**What you are asked to do**
Write out exactly the lines between the line containing "Turn this picture" and the line containing "import Sketcher", including both of those lines, and nothing more.

**Data lines**
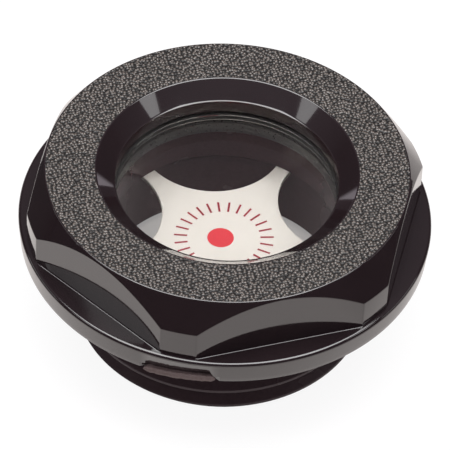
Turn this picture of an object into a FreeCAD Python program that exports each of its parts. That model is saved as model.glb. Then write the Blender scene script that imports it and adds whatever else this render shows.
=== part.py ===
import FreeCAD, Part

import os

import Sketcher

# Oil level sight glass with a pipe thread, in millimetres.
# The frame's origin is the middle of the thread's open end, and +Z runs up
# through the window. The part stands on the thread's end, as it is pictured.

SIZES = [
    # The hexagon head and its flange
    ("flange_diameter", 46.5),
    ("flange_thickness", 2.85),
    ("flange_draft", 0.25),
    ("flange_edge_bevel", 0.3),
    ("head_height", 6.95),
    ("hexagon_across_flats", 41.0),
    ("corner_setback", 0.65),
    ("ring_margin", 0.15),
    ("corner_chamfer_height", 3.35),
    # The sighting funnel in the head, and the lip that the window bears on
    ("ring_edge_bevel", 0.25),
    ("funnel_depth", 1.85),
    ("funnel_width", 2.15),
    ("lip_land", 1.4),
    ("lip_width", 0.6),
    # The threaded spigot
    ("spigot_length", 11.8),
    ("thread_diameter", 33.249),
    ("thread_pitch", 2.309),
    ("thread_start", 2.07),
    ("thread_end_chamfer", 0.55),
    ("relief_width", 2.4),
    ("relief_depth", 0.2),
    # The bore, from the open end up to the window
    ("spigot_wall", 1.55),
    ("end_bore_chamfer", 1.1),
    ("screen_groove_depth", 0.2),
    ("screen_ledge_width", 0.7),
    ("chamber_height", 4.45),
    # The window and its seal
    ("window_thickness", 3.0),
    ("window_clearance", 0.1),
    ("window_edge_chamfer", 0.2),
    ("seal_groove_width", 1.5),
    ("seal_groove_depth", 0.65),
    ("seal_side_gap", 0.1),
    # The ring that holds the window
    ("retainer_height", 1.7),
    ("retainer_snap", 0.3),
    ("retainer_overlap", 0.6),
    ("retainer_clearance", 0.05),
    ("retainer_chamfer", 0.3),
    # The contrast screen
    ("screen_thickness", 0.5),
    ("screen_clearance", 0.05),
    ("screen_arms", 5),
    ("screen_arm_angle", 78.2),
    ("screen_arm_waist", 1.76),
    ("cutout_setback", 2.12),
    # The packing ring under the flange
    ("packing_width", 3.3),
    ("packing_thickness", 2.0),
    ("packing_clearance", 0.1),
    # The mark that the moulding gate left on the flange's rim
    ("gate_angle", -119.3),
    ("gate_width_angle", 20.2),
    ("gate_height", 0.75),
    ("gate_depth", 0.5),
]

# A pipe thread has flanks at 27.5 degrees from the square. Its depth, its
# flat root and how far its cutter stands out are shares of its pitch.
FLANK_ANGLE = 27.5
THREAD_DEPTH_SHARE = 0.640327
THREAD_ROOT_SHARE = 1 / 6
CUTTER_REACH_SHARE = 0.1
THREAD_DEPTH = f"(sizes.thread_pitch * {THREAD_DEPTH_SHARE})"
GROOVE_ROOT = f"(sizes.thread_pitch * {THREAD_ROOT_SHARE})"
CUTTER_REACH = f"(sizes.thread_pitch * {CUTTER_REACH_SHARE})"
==
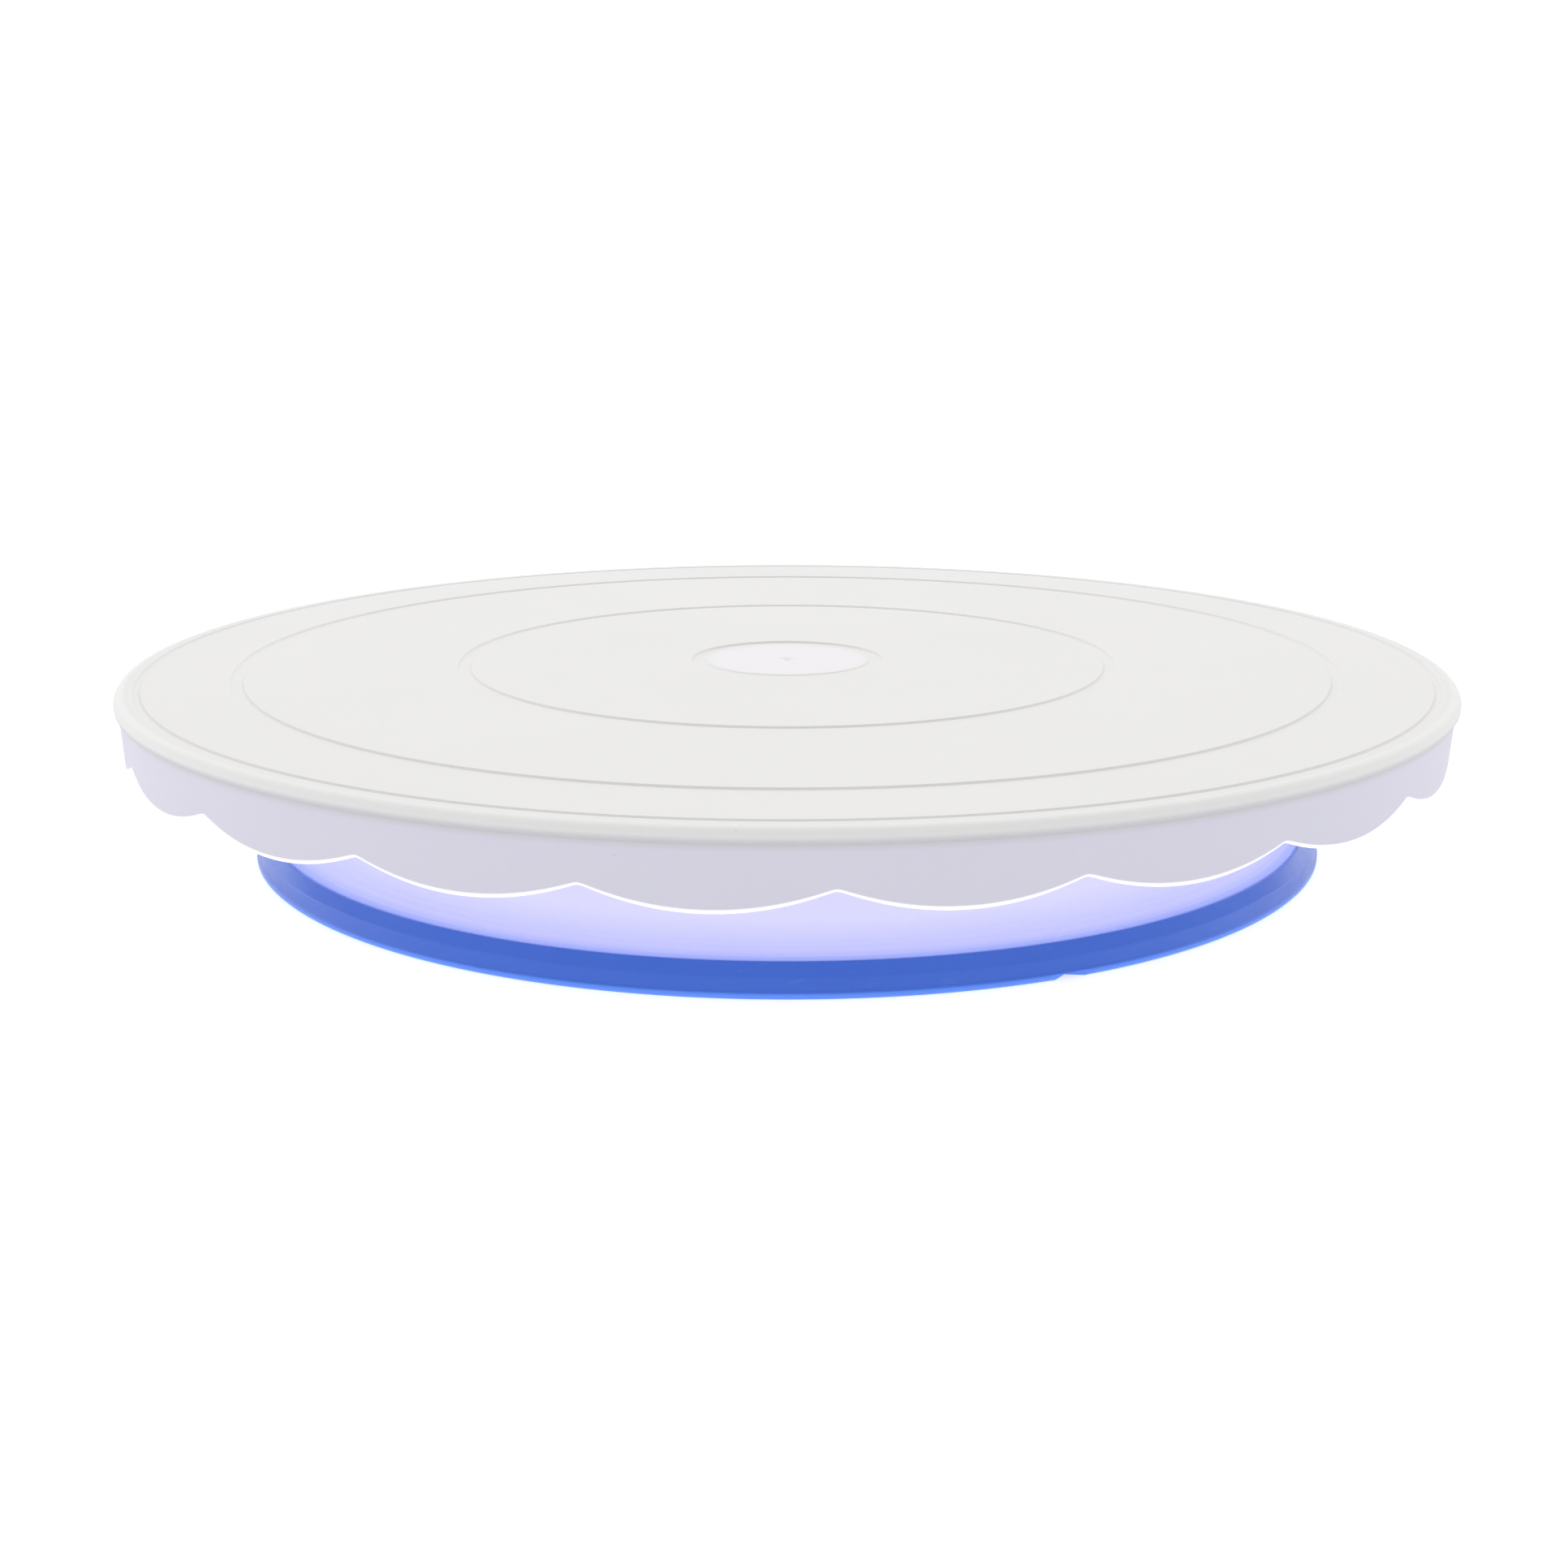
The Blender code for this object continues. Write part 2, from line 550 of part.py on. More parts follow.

**Result of this task**
Turn this picture of an object into a FreeCAD Python program that exports each of its parts. That model is saved as model.glb. Then write the Blender scene script that imports it and adds whatever else this render shows.
=== part.py ===
import FreeCAD, Part

import os

import Sketcher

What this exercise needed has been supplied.